The politics of pop are worth looking at not because pop singers are anybody in particular but because most of them are from the working class and, to a certain extent, their ideas are typical of the lines which young workers think along.

One of the most widespread of their illusions is the feeling that the fundamental division in society isbetween young and old, rather than between the working class and the propertied class. Prejudices such as his are just as dangerous as racialism because they obscure the fact that the real conflict in society is between classes - not generations. The gulf which separates a young worker from a young capitalist is immeasurably wider than that which exists between two workers of different ages.

Whatever superficial differences there might be in styles of dress or tastes in music, working men are united as a class by the fact that eachone of us has to sell his labour power to the capitalists. In the same way the capitalist class stand together, whatever generation they might identify themselves with as individuals, because collectively they live off the surplus value which they wring out of the working class. It would be nice to have a few politically conscious pop singers who recognised this but, in the end, it doesn't matter that much. After all it is not a few individuals like George Harrison or Mick Jagger who are going to win the revolution but the millions of working men and women, young and old, who make up the working class.

Let's finish by giving the floor to Jimmy Savile - one of the most successful DJ's in the pop business. Preaching in a church near Halifax just before Christmas he sent up a prayer to capitalism which would have warmed the heart of any Victorian mill owner or steel baron.

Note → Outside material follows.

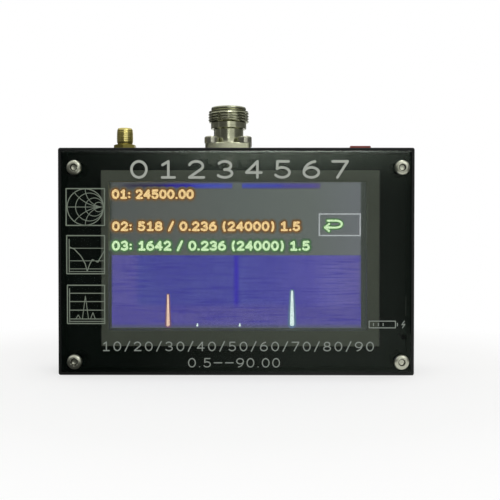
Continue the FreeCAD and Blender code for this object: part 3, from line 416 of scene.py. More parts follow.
# Each sign is its strokes, in a cell one high, and its width.
SIGNS = {
    "0": ([arc(0.31, 0.5, 0.31, 0.5, 90, 450, 36)], 0.62),
    "1": ([
        line((0.10, 0.78), (0.34, 1.0)), line((0.34, 1.0), (0.34, 0.0)), line((0.08, 0.0), (0.60, 0.0)),
    ], 0.62),
    "2": ([TWO, line((0.02, 0.0), (0.62, 0.0))], 0.62),
    "3": ([arc(0.29, 0.74, 0.27, 0.26, 150, -90), arc(0.29, 0.25, 0.31, 0.25, 90, -150)], 0.62),
    "4": ([
        line((0.46, 0.0), (0.46, 1.0)), line((0.46, 1.0), (0.0, 0.3)), line((0.0, 0.3), (0.62, 0.3)),
    ], 0.62),
    "5": ([line((0.56, 1.0), (0.10, 1.0)), line((0.10, 1.0), (0.08, 0.54)), FIVE_BOWL], 0.62),
    "6": (SIX, 0.62),
    "7": ([line((0.0, 1.0), (0.62, 1.0)), line((0.62, 1.0), (0.2, 0.0))], 0.62),
    "8": ([arc(0.31, 0.75, 0.25, 0.25, 90, 450, 28), arc(0.31, 0.25, 0.31, 0.25, 90, 450, 28)], 0.62),
    "9": (NINE, 0.62),
    ".": ([line((0.05, 0.02), (0.06, 0.02))], 0.11),
    ":": ([line((0.05, 0.12), (0.06, 0.12)), line((0.05, 0.62), (0.06, 0.62))], 0.11),
    "/": ([line((0.0, -0.06), (0.42, 1.06))], 0.42),
    "-": ([line((0.0, 0.5), (0.7, 0.5))], 0.7),
    "(": ([arc(0.34, 0.48, 0.3, 0.7, 128, 232)], 0.26),
    ")": ([arc(-0.08, 0.48, 0.3, 0.7, 52, -52)], 0.26),
    " ": ([], 0.22),
}


def written(text, x, z, stroke, gap=SIGN_GAP):
    """The strokes of a line of signs, stretched to fill x = (left, right) and z = (low, high)."""
    widths = [SIGNS[sign][1] for sign in text]
    starts = np.concatenate([[0], np.cumsum([width + gap for width in widths])])[:-1]
    whole = starts[-1] + widths[-1]
    scale = np.array([(x[1] - x[0] - stroke) / whole, z[1] - z[0] - stroke])
    corner = np.array([x[0], z[0]]) + stroke / 2
    paths = []
    for sign, start in zip(text, starts):
        paths.extend([corner + (path + [start, 0]) * scale for path in SIGNS[sign][0]])
    return paths


def rectangle(x, z):
    """The four edges of a rectangle, each a path of its own."""
    low_left, low_right = (x[0], z[0]), (x[1], z[0])
    high_right, high_left = (x[1], z[1]), (x[0], z[1])
    edges = ((low_left, low_right), (low_right, high_right), (high_right, high_left), (high_left, low_left))
    return [line(*edge) for edge in edges]


FRONT_VIEW = (np.array([1.0, 0, 0]), np.array([0, 0, 1.0]), np.array([0, -1.0, 0]))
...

"For the first few years, I worked down a coal mine. Now I have hit this 'gold seam' and I say, 'Thank you, Lord, business is good.'"

For the rest of us, who are still working down the mines, or in the factories and offices, how many of us feel like echoing Jimmy's pious gratitude? The only "golden seam" we are ever likely to hit is socialism. And that won't be thanks to any gods but just to our own revolutionary initiative.